Asian-African Conference preparations complete, big issues ready to be tackled

Asian-African Conference preparations complete, big issues ready to be tackled

The commemoration of the 60th anniversary of the Asian-African Conference (AAC) is expected to produce several historical documents, including a declaration of support for the formation of a sovereign Palestinian state, a senior diplomat has said.

Purnomo Chandra, head of Indonesia's permanent mission to the United Nations, said that the declaration of support for Palestine, though non-binding, was an idea conceived early on in discussions about the conference's substance in New York.

Purnomo said Palestinian representatives to the UN had underscored the country's readiness to be a sovereign nation.

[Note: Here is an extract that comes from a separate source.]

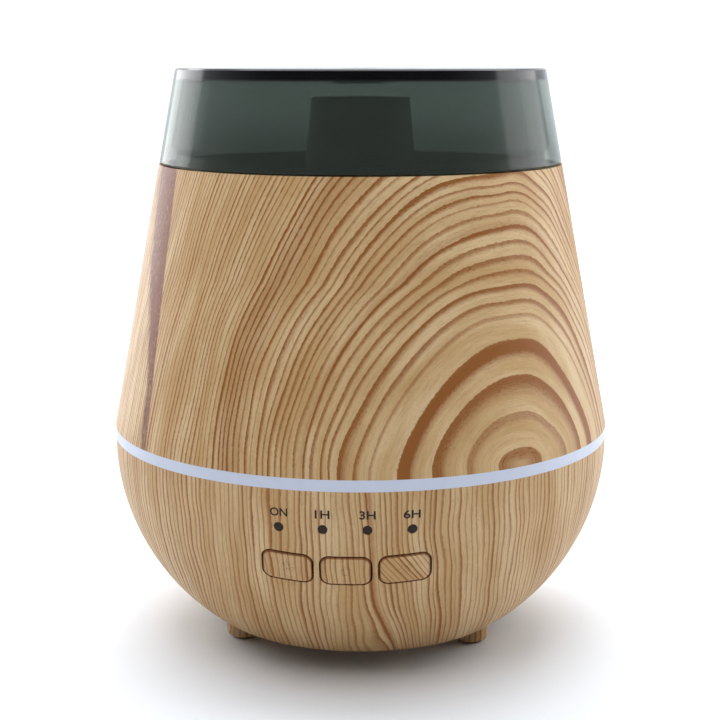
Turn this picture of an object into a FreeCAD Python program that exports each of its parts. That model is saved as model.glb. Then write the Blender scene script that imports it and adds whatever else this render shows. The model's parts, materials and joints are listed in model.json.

"For the Palestinian declaration, we've involved the Palestinian mission in New York from the very beginning [of discussions]," he said during a press briefing in Central Jakarta on Thursday. "They [Palestine] want to reaffirm themselves as a sovereign nation that can be held accountable anywhere."

He said that Indonesia had insisted on having Palestine recognised as a fully sovereign state as soon as possible. "We must not forget that there are countries in Asia and Africa that are more developed, so we have to underline how important it is to share their knowledge with less developed countries. We can provide effective and timely assistance to the people of Palestine," he said.

Purnomo, however, also acknowledged that there were efforts to downplay support for Palestine during the consolidation of the conference material by countries that had yet to recognise the state.

Foreign Ministry spokesperson Arrmanatha Nasir said that there was a sense of hopelessness regarding the Palestinian issue, although the AAC could be the forum in which participants shared their experiences for the benefit of Palestine.

"We must not forget that Palestine's success as an observing country at the UN cannot be separated from the fact that the countries of the Asian-African Conference had lent their hands," Arrmanatha said. "This is more than about seeking independence; it is about a shared commitment to providing capacity building for 10,000 Palestinians."

Aside from the show of support for the formation of a Palestinian state, the conference also aims to focus on continuing the New Asian-African Strategic Partnership (NAASP), as well as reinterpreting the spirit of the Bandung Principle - derived from the Dasasila Bandung, a 10-point primer that was the outcome of the 1955 conference.

The NAASP is an initiative launched at the previous commemoration of the AAC in 2005 as a way to revitalise the long-standing solidarity and spirit of co-operation between Asian and African countries.

Ferdy Piay, the Foreign Ministry's head of the interregional co-operation subdirectorate from the Asia-Pacific and Africa directorate general, said there were two other concrete outcomes the organising committee expected from the forum.

"There are three outcomes that we hope to produce: the Bandung Message, the Declaration of Reinvigorating the NAASP and the Declaration for Palestine," Ferdy told reporters on Thursday.

Indonesia said earlier that it would prioritize eight areas of co-operation as a follow up to the NAASP: counterterrorism, food security, transnational organised crime, energy security, small and medium enterprises (SMEs), tourism, women empowerment and the university network.

In a related development, the Foreign Ministry said President Joko "Jokowi" Widodo had received 18 requests for bilateral talks on the sidelines of the AAC next week.

The requests came from Japan, Vietnam, Singapore, Iran, Sudan, Thailand, China, Bangladesh, Jordan, Timor Leste, Madagascar, Swaziland, Egypt, Palestine and Venezuela.

Data from the ministry said that senior officials from at least 77 countries, namely heads of state from Brunei Darussalam, Jordan, Swaziland, China, Iran, Madagascar, Malawi, Myanmar and Namibia, would attend the commemoration event.

Also planning to attend are leaders from Sierra Leone, South Africa, Sudan, Timor Leste, Vietnam, Zimbabwe, Bangladesh, Cambodia, Egypt, Gabon, Malaysia, Nepal, Pakistan, Palestine, Rwanda, Singapore and Thailand.

There will also be 25 ministers and three deputy ministers, in addition to several international organisations such as the African Union, ASEAN, the Arab League and the UN.

"Some have yet to confirm, but this is a strong indication," Ferdy said.